Rusya Devlet Başkanı Vladimir Putin, Rus "Mir" televizyonundaki konuşmasında, Suriye ve Afganistan'daki durumun yanı sıra Kollektif Güvenlik Anlaşması Örgütüne (KGAÖ) ilişkin değerlendirmelerde bulundu.

Putin, "Farklı verilere göre, Suriye'de yaklaşık 20 bin militan savaşıyor. Bunlardan yaklaşık 10 bini, Bağımsız Devletler Topluluğu (BDT) ülkelerinden. 9 bini, yani toplamın neredeyse yarısı ise Rusya'dan.

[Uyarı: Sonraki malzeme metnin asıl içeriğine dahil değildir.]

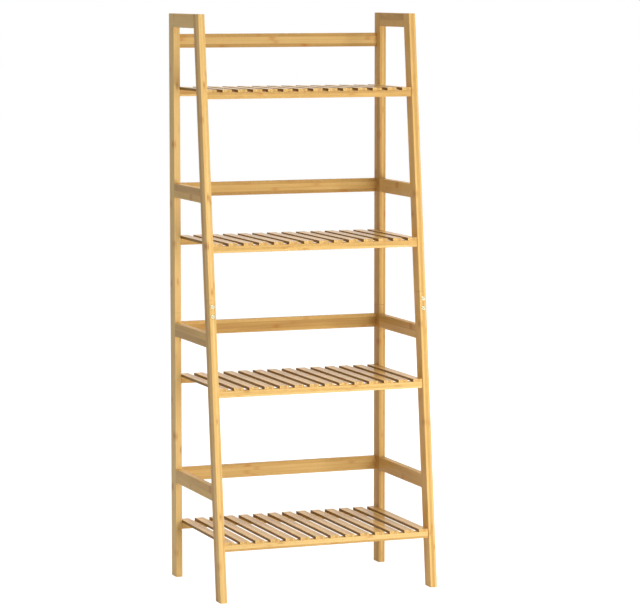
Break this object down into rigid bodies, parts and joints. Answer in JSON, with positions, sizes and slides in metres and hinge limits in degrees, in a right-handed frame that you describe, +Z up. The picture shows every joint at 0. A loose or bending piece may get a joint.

Bunlar genel olarak KGAÖ bölgesinden." dedi.

Bu kişilerin gerçek ve büyük bir tehdit oluşturduğunu ifade eden Putin, Rusya'nın Suriye'deki askeri faaliyetlerinin geri dönüşlerini azamiye indirmeye yönelik olduğunu belirtti.

Rejimin İdlib'deki kimyasal saldırısı

Putin, Esed rejiminin İdlib'in Han Şeyhun beldesindeki kimyasal silah saldırısının detaylı bir şekilde incelenmesi gerektiği görüşünü yineleyerek, "ABD ile Suriye rejiminin elindeki kimyasal silahların imha edilmesi için büyük bir çalışma yürüttük. Bildiğimiz kadarıyla tüm yükümlülükler yerine getirildi. Bu ilgili Birleşmiş Milletler kuruluşu tarafından da onaylandı. Eğer şüphe oluştuysa kontrol yapılabilir." ifadelerini kullandı.

"Afganistan'daki tehlikenin farkındayız"

Putin, Afganistan'daki durumun, KGAÖ bölgesinin güven ve istikrarı için önemli olduğuna dikkati çekerek, meşru Kabil hükümetine yardım ederek tüm problemlerin barışçıl yollarla çözülebileceğini söyledi.

Afganistan'daki durumun Rusya için ne ölçüde tehlike oluşturduğunun farkından olduklarını belirten Putin, "Tacikistan'ın Afganistan sınırında 201 nolu Rus askeri üssünün kurulması tesadüf değil. Bu bölge için önemli bir istikrar unsuru. Orası en kaygı verici bölgelerden biri. Ancak hiçbir zaman silahlı kuvvetleri kullanmak zorunda kalmamamızı umut ediyorum." dedi.

Öte yandan Putin, dünyanın farklı ülkelerinde değişik isimlerle yönetimin değişmesini hedefleyen "renkli devrimler" yaşandığını anımsatarak, Rusya'da buna müsaade etmeyeceklerini dile getirdi.